GIVEN REQUEST: Write out the whole listing again, exactly.

** Begin SUPPLIED MATERIAL **

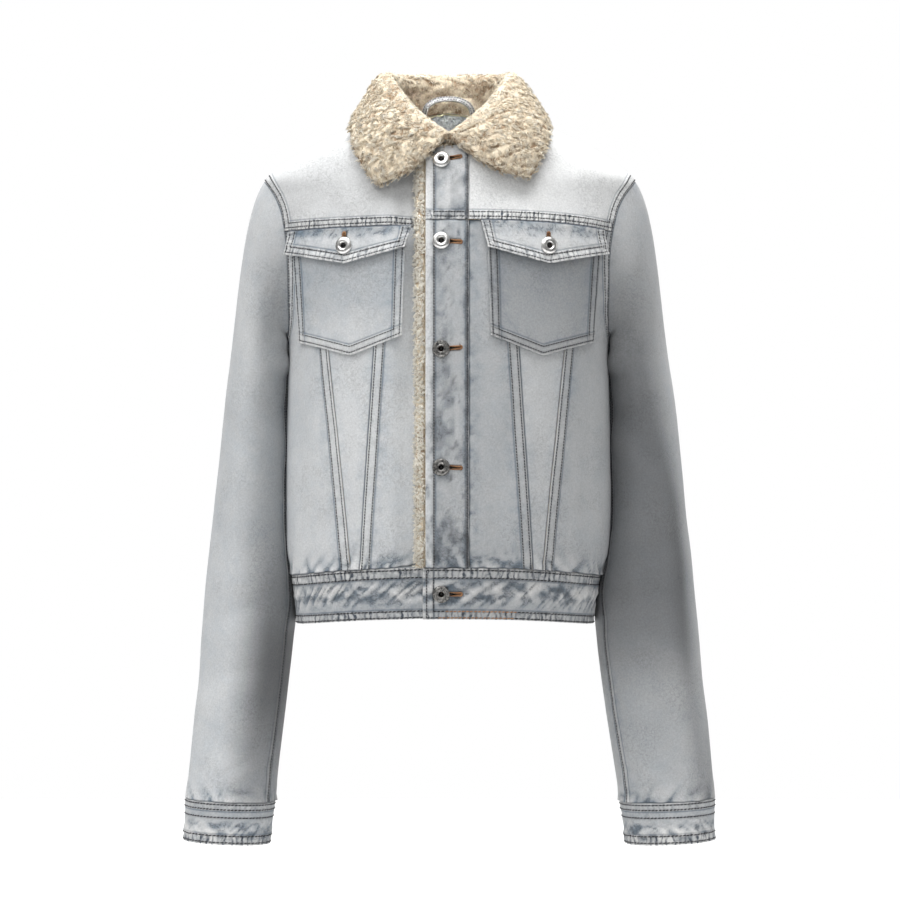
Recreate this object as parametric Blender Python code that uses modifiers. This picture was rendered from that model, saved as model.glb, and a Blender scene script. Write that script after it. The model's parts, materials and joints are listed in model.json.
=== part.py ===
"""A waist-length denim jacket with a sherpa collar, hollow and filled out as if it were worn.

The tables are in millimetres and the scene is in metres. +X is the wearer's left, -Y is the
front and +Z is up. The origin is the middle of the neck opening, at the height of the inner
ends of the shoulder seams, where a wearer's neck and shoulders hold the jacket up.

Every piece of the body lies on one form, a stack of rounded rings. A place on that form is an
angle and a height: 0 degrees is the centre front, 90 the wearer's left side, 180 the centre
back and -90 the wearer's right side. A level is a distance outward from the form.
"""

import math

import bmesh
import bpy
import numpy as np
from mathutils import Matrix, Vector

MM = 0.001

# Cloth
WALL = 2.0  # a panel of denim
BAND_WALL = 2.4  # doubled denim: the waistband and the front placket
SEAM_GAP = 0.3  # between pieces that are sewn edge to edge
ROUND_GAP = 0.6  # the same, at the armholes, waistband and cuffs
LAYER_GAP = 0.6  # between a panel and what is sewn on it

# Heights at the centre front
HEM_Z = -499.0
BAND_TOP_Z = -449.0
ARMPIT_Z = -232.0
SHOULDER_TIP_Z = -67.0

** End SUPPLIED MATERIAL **

SOLUTION:
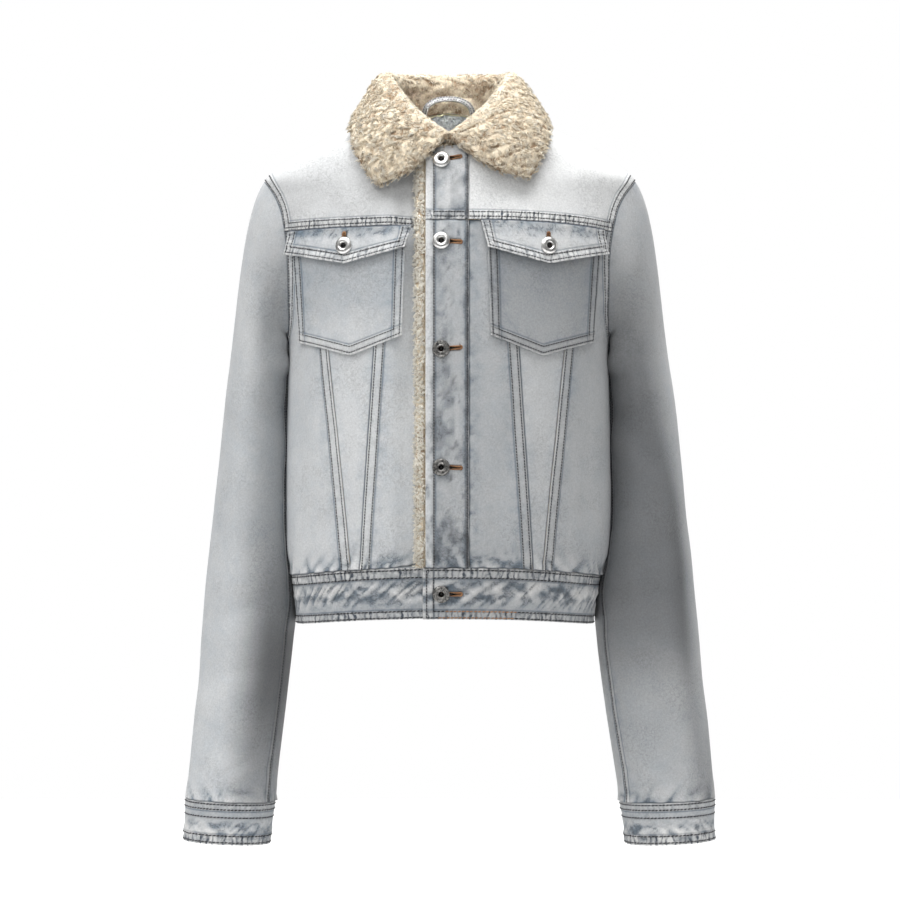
Recreate this object as parametric Blender Python code that uses modifiers. This picture was rendered from that model, saved as model.glb, and a Blender scene script. Write that script after it. The model's parts, materials and joints are listed in model.json.
=== part.py ===
"""A waist-length denim jacket with a sherpa collar, hollow and filled out as if it were worn.

The tables are in millimetres and the scene is in metres. +X is the wearer's left, -Y is the
front and +Z is up. The origin is the middle of the neck opening, at the height of the inner
ends of the shoulder seams, where a wearer's neck and shoulders hold the jacket up.

Every piece of the body lies on one form, a stack of rounded rings. A place on that form is an
angle and a height: 0 degrees is the centre front, 90 the wearer's left side, 180 the centre
back and -90 the wearer's right side. A level is a distance outward from the form.
"""

import math

import bmesh
import bpy
import numpy as np
from mathutils import Matrix, Vector

MM = 0.001

# Cloth
WALL = 2.0  # a panel of denim
BAND_WALL = 2.4  # doubled denim: the waistband and the front placket
SEAM_GAP = 0.3  # between pieces that are sewn edge to edge
ROUND_GAP = 0.6  # the same, at the armholes, waistband and cuffs
LAYER_GAP = 0.6  # between a panel and what is sewn on it

# Heights at the centre front
HEM_Z = -499.0
BAND_TOP_Z = -449.0
ARMPIT_Z = -232.0
SHOULDER_TIP_Z = -67.0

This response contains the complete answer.